Animal GO

I guess that the use of apps in African game parks was unavoidable as I am sure these already exist in parks in the “developed” world. Well, they have now arrived to the delight of the bush snobs (please note the space between the words) and bush executives that, not happy with looking at the sighting boards in the South Africa’s National Parks lodges and camps, required something more efficient.

A couple of years back I got the first indication that times were changing when a friend gave me -for my birthday- the app for Roberts VII Multimedia Birds of Southern Africa iPad Edition, 2012-2013. Although I have misgivings about using a tablet for bird identification rather than my loyal Sassol guide, I tried it. The result is that the Sassol guide is collecting dust in a recess of the car!


I have to announce that the same did not happen with the newish apps that -like with Pokemons- show you where the animals are so that you do not waste your valuable time driving around and can go to the hot spots straight away while the normal (or now abnormal?) game viewing enthusiasts “sweat the fat drop” (as we say in Spanish) to find interesting animals!

On a previous visit to the Kruger National Park I had heard that visitors were communicating interesting finds among them through a cellphone system. So, this time I searched the apps store and found a few and even some free. I downloaded one that looked popular called “Kruger Sightings” before our visit to this park.

The app is very straightforward to use and its information comes from what the users themselves feed in. After entering the park you are visiting and the kind of animals you wish to see, the programme will give you live updates with details of what is being found, where and other details of the sighting. It reminded me of a similar app from Brazil where users enter information regarding the location of speed traps and Police check points so that motorists can avoid them!

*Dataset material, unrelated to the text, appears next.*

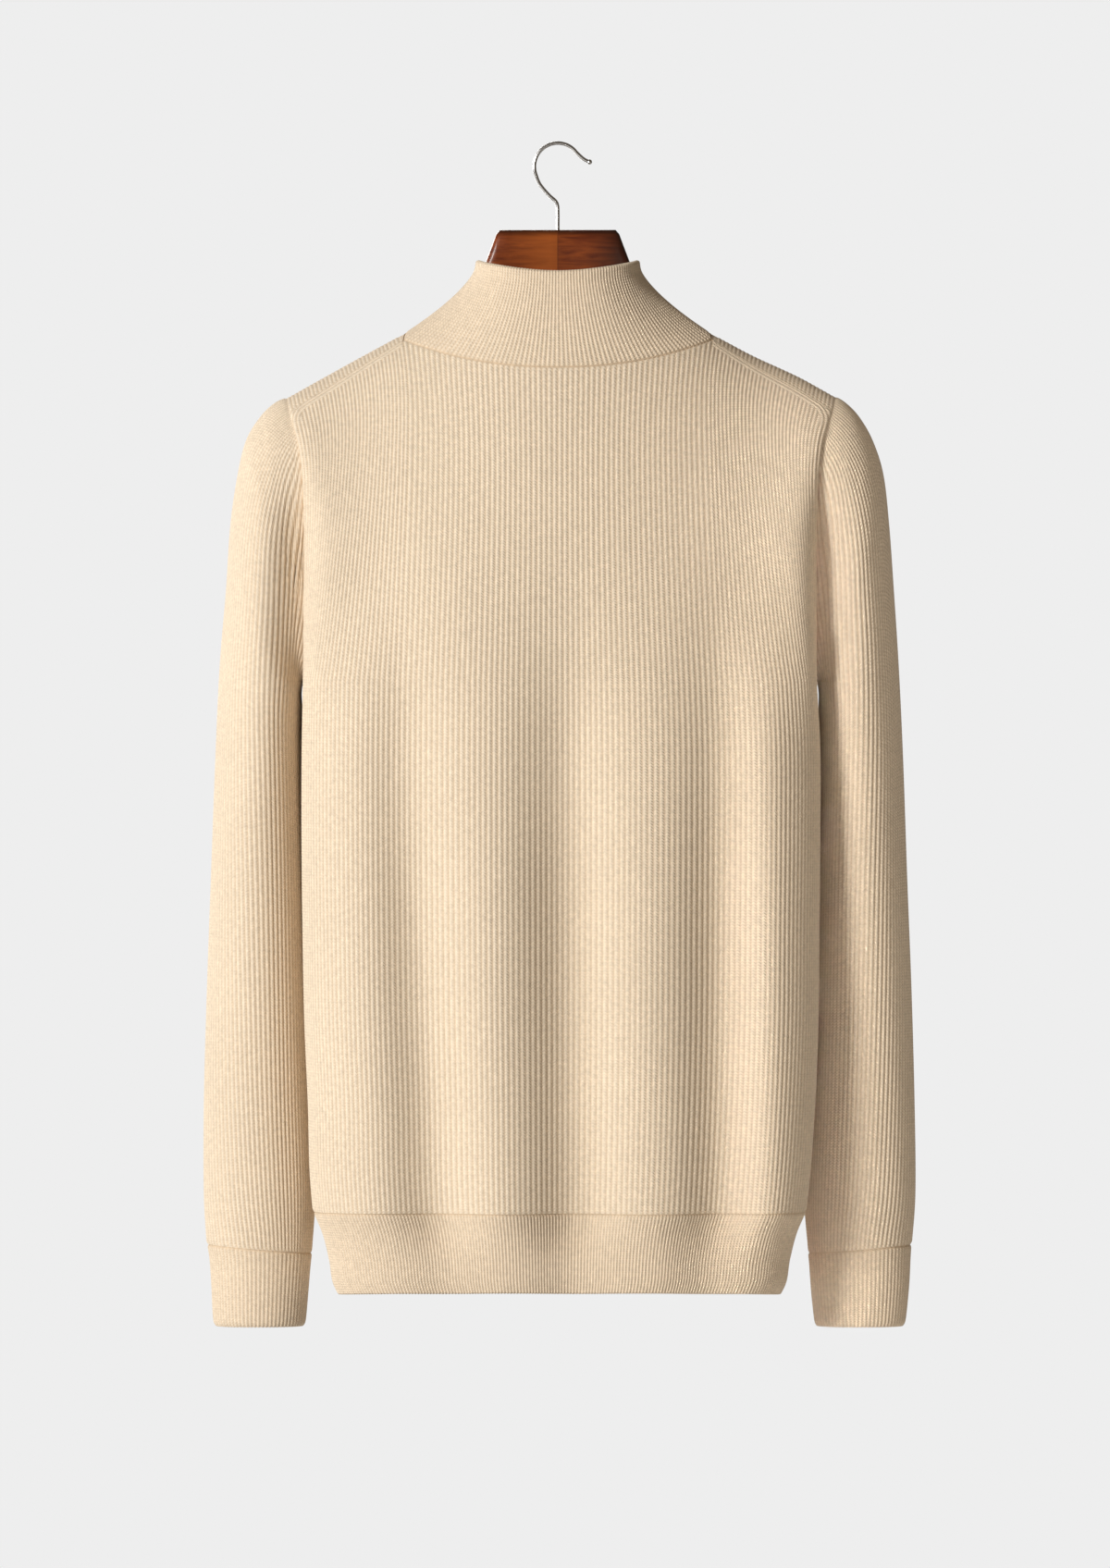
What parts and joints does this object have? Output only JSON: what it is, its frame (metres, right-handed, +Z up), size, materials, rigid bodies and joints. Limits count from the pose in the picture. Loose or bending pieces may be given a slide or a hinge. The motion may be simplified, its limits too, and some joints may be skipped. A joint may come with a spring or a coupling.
{
  "type": "zip-up cardigan on a hanger",
  "caption": "Rib-knit zip-up cardigan with a stand collar, filled out and hanging on a wooden hanger with a wire hook.",
  "frame": {"origin": "inner underside of the hook's crown, where a rail carries it", "axes": "+Z up, -Y out of the garment's front, +X to the wearer's left"},
  "size_m": [0.5254, 0.1856, 0.8717],
  "materials": {
    "back": "matt ribbed knit",
    "left_front": "matt ribbed knit",
    "right_front": "matt ribbed knit",
    "left_sleeve": "matt ribbed knit",
    "right_sleeve": "matt ribbed knit",
    "collar": "matt ribbed knit",
    "hem_band": "matt ribbed knit",
    "left_cuff": "matt ribbed knit",
    "right_cuff": "matt ribbed knit",
    "zip_tape_left": "woven tape",
    "zip_tape_right": "woven tape",
    "zip_chain": "satin",
    "zip_slider": "satin",
    "zip_pull": "satin",
    "zip_box": "satin",
    "hanger": "glossy varnish",
    "hook": "polished"
  },
  "bodies": {
    "garment": {"back": "back", "left_front": "left_front", "right_front": "right_front", "left_sleeve": "left_sleeve", "right_sleeve": "right_sleeve", "collar": "collar", "hem_band": "hem_band", "left_cuff": "left_cuff", "right_cuff": "right_cuff", "zip_tape_left": "zip_tape_left", "zip_tape_right": "zip_tape_right", "zip_chain": "zip_chain", "zip_slider": "zip_slider", "zip_box": "zip_box", "hanger": "hanger", "hook": "hook"},
    "pull": {"zip_pull": "zip_pull"}
  },
  "joints": [
    {"name": "pull_hinge", "type": "hinge", "parent": "garment", "child": "pull", "pos_m": [0, -0.06623, -0.15278], "axis": [-1, 0, 0], "range_deg": [0, 160]}
  ]
}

We followed the information it provided and easily found several other people watching what was alleged to be there! A leopard was the animal to be watched at the time and, after a long wait, we managed to progress through the traffic jam until we saw some spots up a tree!

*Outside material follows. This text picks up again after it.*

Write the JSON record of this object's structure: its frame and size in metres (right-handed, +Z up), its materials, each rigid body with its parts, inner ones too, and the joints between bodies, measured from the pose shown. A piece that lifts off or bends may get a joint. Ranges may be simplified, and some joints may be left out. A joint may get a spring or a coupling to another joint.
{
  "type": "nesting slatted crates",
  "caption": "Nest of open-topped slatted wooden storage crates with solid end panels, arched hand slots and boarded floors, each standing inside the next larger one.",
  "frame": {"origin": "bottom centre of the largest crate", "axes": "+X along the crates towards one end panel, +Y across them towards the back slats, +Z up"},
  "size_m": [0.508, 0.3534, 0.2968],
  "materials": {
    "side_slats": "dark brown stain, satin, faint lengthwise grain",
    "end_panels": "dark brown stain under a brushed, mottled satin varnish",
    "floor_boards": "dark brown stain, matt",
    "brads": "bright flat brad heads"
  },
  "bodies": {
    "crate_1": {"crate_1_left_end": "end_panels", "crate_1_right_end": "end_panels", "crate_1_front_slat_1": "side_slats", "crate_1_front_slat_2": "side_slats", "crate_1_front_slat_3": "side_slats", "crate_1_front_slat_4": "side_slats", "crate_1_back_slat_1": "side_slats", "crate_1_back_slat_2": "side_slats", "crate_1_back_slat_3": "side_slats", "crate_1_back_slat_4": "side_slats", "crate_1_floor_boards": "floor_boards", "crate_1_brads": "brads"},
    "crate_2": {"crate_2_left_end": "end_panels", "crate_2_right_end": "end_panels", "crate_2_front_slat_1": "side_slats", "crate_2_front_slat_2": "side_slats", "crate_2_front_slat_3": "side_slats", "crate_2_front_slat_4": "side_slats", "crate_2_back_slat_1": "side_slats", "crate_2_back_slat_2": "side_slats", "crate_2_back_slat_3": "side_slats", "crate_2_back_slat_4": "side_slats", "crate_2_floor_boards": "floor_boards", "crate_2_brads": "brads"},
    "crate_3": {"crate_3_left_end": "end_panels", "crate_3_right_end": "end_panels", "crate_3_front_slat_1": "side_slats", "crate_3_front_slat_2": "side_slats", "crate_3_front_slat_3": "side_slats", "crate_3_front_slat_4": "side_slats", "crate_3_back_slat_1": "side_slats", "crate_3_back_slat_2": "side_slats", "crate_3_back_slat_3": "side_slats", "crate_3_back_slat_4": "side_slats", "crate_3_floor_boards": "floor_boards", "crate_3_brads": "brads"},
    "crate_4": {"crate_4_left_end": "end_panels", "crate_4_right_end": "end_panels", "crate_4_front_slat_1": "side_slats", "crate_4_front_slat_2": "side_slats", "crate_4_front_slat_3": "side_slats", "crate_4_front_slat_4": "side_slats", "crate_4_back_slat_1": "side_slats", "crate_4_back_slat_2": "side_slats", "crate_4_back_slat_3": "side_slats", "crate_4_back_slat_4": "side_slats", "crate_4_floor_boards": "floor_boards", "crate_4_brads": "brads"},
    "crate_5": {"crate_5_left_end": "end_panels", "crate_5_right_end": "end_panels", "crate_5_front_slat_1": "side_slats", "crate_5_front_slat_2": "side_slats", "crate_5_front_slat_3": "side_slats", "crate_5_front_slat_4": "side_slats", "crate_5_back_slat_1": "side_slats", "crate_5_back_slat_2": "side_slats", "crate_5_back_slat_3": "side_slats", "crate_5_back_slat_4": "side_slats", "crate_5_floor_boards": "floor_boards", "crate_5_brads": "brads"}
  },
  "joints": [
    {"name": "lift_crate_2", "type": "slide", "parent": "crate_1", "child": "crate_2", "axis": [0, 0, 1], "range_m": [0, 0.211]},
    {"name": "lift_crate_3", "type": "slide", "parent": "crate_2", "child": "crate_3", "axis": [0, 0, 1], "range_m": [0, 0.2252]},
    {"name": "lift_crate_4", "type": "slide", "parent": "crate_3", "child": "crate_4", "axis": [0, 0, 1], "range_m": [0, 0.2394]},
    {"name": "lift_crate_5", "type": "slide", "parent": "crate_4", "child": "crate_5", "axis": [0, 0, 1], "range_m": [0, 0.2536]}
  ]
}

After that first experience, we switched off the app for the rest of the safari. However, many visitors seemed to be using this and/or another similar app. We observed them drive from sighting 1 to sighting 2 at the maximum allowed speed and, as with our first trial, we found them “en masse” at the different locations where animals were supposed to be! I imagine that they did not wish to waste their lunch or dinner times?

Luckily for us and other “purists”, every cloud has a silver lining! The producers of the apps had, unintentionally given the no users a great advantage. The app groups its followers around a few of the big five, mainly lion and leopard, leaving the rest of the park for us to drive around in relative solitude and being able to find animals without cars around them. Luckily, with patience, luck and good eyesight, we managed a few good sightings of our own. Of course, our they remained incognito!

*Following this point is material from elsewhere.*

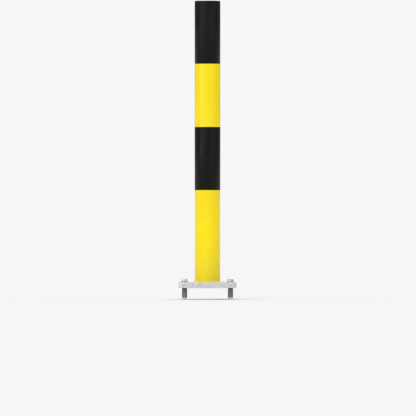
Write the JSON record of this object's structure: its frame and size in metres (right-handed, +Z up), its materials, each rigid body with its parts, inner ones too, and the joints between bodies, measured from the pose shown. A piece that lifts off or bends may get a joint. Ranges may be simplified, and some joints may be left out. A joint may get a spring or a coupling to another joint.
{
  "type": "safety bollard",
  "caption": "Round steel post with black and yellow bands, welded to a square base plate that sleeve anchors bolt to the ground.",
  "frame": {"origin": "centre of the base plate's underside, at ground level; the anchors reach below it", "axes": "+Z up along the post; X and Y along the plate's sides; the front faces -Y"},
  "size_m": [0.2, 0.2, 1.0365],
  "materials": {
    "yellow_coat": "traffic yellow powder coat, semi-gloss",
    "black_film": "black self-adhesive film, satin",
    "black_cap": "black moulded polyethylene, fine grain",
    "galvanised_steel": "hot-dip galvanised, light grey with a faint spangle",
    "zinc_plated_steel": "bright zinc plated",
    "phosphated_steel": "dark grey phosphated, oiled",
    "black_nylon": "black moulded nylon"
  },
  "bodies": {
    "post": {"post_tube": "yellow_coat", "end_cap": "black_cap", "base_plate": "galvanised_steel", "base_weld": "yellow_coat", "black_band_top": "black_film", "black_band_middle": "black_film", "washer_front_left": "zinc_plated_steel", "washer_front_right": "zinc_plated_steel", "washer_back_left": "zinc_plated_steel", "washer_back_right": "zinc_plated_steel", "distance_sleeve_front_left": "phosphated_steel", "distance_sleeve_front_right": "phosphated_steel", "distance_sleeve_back_left": "phosphated_steel", "distance_sleeve_back_right": "phosphated_steel", "crush_collar_front_left": "black_nylon", "crush_collar_front_right": "black_nylon", "crush_collar_back_left": "black_nylon", "crush_collar_back_right": "black_nylon", "expansion_sleeve_front_left": "phosphated_steel", "expansion_sleeve_front_right": "phosphated_steel", "expansion_sleeve_back_left": "phosphated_steel", "expansion_sleeve_back_right": "phosphated_steel"},
    "bolt_front_left": {"bolt_front_left": "zinc_plated_steel"},
    "cone_nut_front_left": {"cone_nut_front_left": "zinc_plated_steel"},
    "bolt_front_right": {"bolt_front_right": "zinc_plated_steel"},
    "cone_nut_front_right": {"cone_nut_front_right": "zinc_plated_steel"},
    "bolt_back_left": {"bolt_back_left": "zinc_plated_steel"},
    "cone_nut_back_left": {"cone_nut_back_left": "zinc_plated_steel"},
    "bolt_back_right": {"bolt_back_right": "zinc_plated_steel"},
    "cone_nut_back_right": {"cone_nut_back_right": "zinc_plated_steel"}
  },
  "joints": [
    {"name": "turn_bolt_front_left", "type": "hinge", "parent": "post", "child": "bolt_front_left", "pos_m": [-0.08, -0.08, 0], "axis": [0, 0, 1], "range_deg": [0, 810]},
    {"name": "draw_cone_nut_front_left", "type": "slide", "parent": "post", "child": "cone_nut_front_left", "axis": [0, 0, -1], "range_m": [0, 0.0039]},
    {"name": "turn_bolt_front_right", "type": "hinge", "parent": "post", "child": "bolt_front_right", "pos_m": [0.08, -0.08, 0], "axis": [0, 0, 1], "range_deg": [0, 810]},
    {"name": "draw_cone_nut_front_right", "type": "slide", "parent": "post", "child": "cone_nut_front_right", "axis": [0, 0, -1], "range_m": [0, 0.0039]},
    {"name": "turn_bolt_back_left", "type": "hinge", "parent": "post", "child": "bolt_back_left", "pos_m": [-0.08, 0.08, 0], "axis": [0, 0, 1], "range_deg": [0, 810]},
    {"name": "draw_cone_nut_back_left", "type": "slide", "parent": "post", "child": "cone_nut_back_left", "axis": [0, 0, -1], "range_m": [0, 0.0039]},
    {"name": "turn_bolt_back_right", "type": "hinge", "parent": "post", "child": "bolt_back_right", "pos_m": [0.08, 0.08, 0], "axis": [0, 0, 1], "range_deg": [0, 810]},
    {"name": "draw_cone_nut_back_right", "type": "slide", "parent": "post", "child": "cone_nut_back_right", "axis": [0, 0, -1], "range_m": [0, 0.0039]}
  ],
  "couplings": [
    {"joint": "turn_bolt_front_left", "follows": "draw_cone_nut_front_left", "rad_per_m": 3590.4},
    {"joint": "turn_bolt_front_right", "follows": "draw_cone_nut_front_right", "rad_per_m": 3590.4},
    {"joint": "turn_bolt_back_left", "follows": "draw_cone_nut_back_left", "rad_per_m": 3590.4},
    {"joint": "turn_bolt_back_right", "follows": "draw_cone_nut_back_right", "rad_per_m": 3590.4}
  ]
}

I promised myself only to use this kind of apps the day I become so important that I need to jet to parks with a few hours to spare and wish to impress some important client. I think that there is no fear of this so our game spotting will continue to be done the hard way!

The future worries me though. Rocket science is not required to see the gradual decline in animal numbers that elaborate and costly surveys and studies will confirm three years from now, three years too late to take any meaningful action! I know this sounds negative but it is what we observe.

Regrettably, the present generations had not really seen how it was, as I did not see how it was either but I guess it was better than what I saw!